Often seen as the younger, more affordable companion to the horological greats, Mondaine prides itself on packing traditional craftsmanship at a stitch of the regular price. That means quartz tickers hand-assembled in Switzerland that all bear the same logo seen on the country’s national rail service.
Citizen has always prided itself on accessible watches. So much so that the Japanese brand was just one manufacturer responsible for the previously mentioned Quartz Crisis, peddling the most accurate watches ever made at a fraction of traditional prices.
Bad news for Switzerland, sure, but good news for your wrist and wallet. Today, Citizen has continued the same budget-friendly mantra and offers a wide range of landmark pieces, like its acclaimed Eco-Drive – a line that uses natural or artificial light to power the battery. Which means you won’t have to fork out for a replacement.

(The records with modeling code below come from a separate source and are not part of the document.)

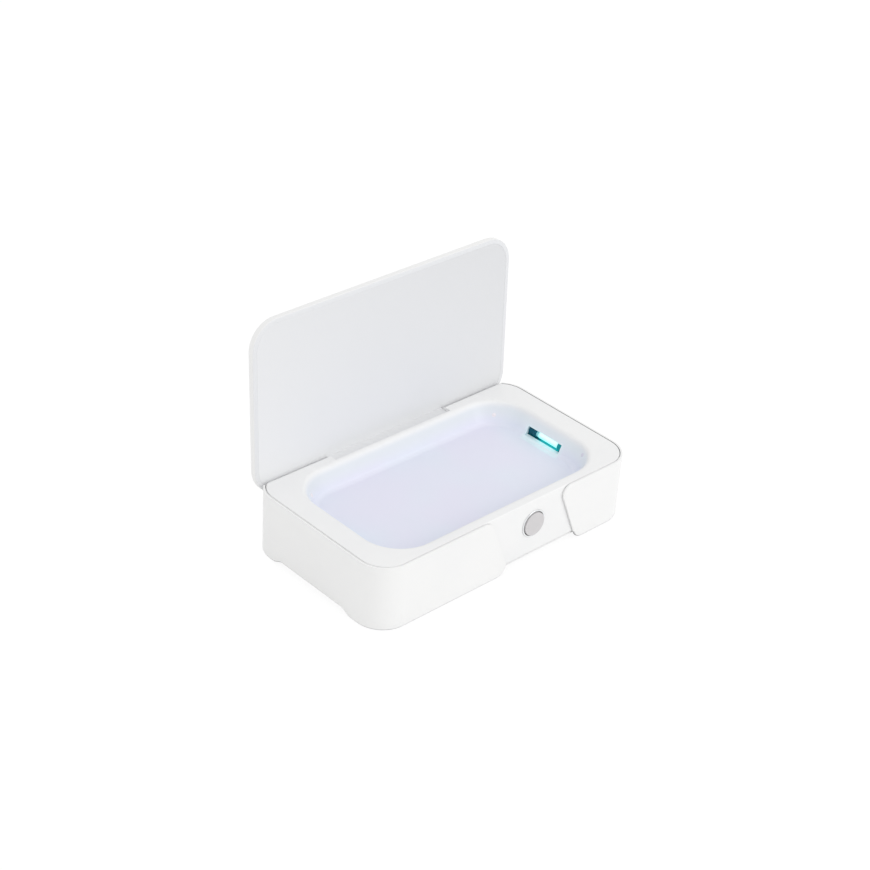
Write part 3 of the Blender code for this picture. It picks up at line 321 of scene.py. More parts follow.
def loop(bm, plan, height, keep_face):
    """A closed loop of edges on a plan, made by bevelling the corners of a square."""
    older_edges = set(bm.edges)
    older_faces = set(bm.faces)
    place = Matrix.Translation((0.0, (plan.front + plan.rear) / 2, height))
    size = Matrix.Diagonal((plan.half, (plan.rear - plan.front) / 2, 1.0, 1.0))
    square = bmesh.ops.create_grid(bm, x_segments=1, y_segments=1, size=1.0, matrix=place @ size)
    bmesh.ops.bevel(
        bm, geom=square["verts"], affect="VERTICES", offset=plan.radius, offset_type="OFFSET",
        segments=CORNER_SEGMENTS, profile=0.5, material=-1,
    )
    if not keep_face:
        made = [face for face in bm.faces if face not in older_faces]
        bmesh.ops.delete(bm, geom=made, context="FACES_ONLY")
    return [edge for edge in bm.edges if edge not in older_edges]


def skin(bm, rings):
    """Bridges a row of (plan, height) loops and caps its two ends.

    Two loops in one plane give the bridge no direction, and it may cross over. So the
    loops are first stacked like the storeys of a tower, and sink to their heights later.
    """
    storeys = []
    for index, (plan, height) in enumerate(rings):
        capped = index in (0, len(rings) - 1)
        edges = loop(bm, plan, index * STOREY, keep_face=capped)
        storeys.append((edges, height - index * STOREY))
    for (lower, _), (upper, _) in zip(storeys, storeys[1:]):
        bmesh.ops.bridge_loops(bm, edges=lower + upper)
    for edges, drop in storeys:
        verts = list({vert for edge in edges for vert in edge.verts})
        bmesh.ops.translate(bm, verts=verts, vec=(0.0, 0.0, drop))


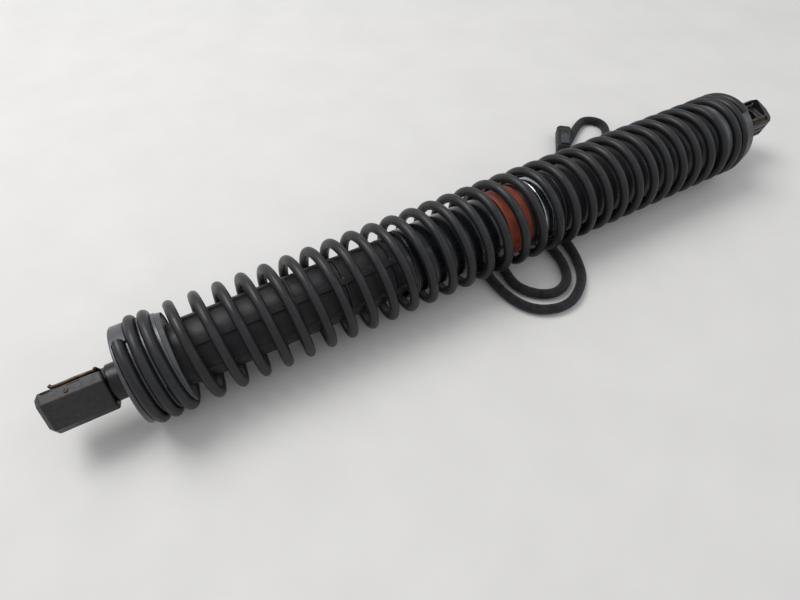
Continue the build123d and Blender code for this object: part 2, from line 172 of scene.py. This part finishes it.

This Swatch Group alumnus is pretty much the benchmark when it comes to both choice and bang for your buck. You could assemble your entire watch wardrobe from its sub-£300 collections and, since the brand has been innovating since 1853, you can be confidant that you’re buying into genuine horological heritage.
Want a dress watch? Try its Tradition range. In the market for an oversized chronograph? Look no further than the Chrono XL line. You can even get an automatic powered by Swatch Group’s entirely machine-made movement, the Swissmatic. Everything is of such a quality you don’t feel like you’re making compromises.
Given that this Japanese brand grows its own quartz for its battery-powered timepieces and prides itself on making everything in-house, that you can get any of its timepieces for under £300 seems like a bonus. However, Seiko excels at this price point.
Thanks to Japanese movements being more reasonably priced than their Swiss counterparts, you can secure stylish steel automatics for under £200, while its groundbreaking kinetic technology means owning a quartz watch that never needs a battery change. Each watch is also robustly made with an aesthetic sense way beyond its price tag.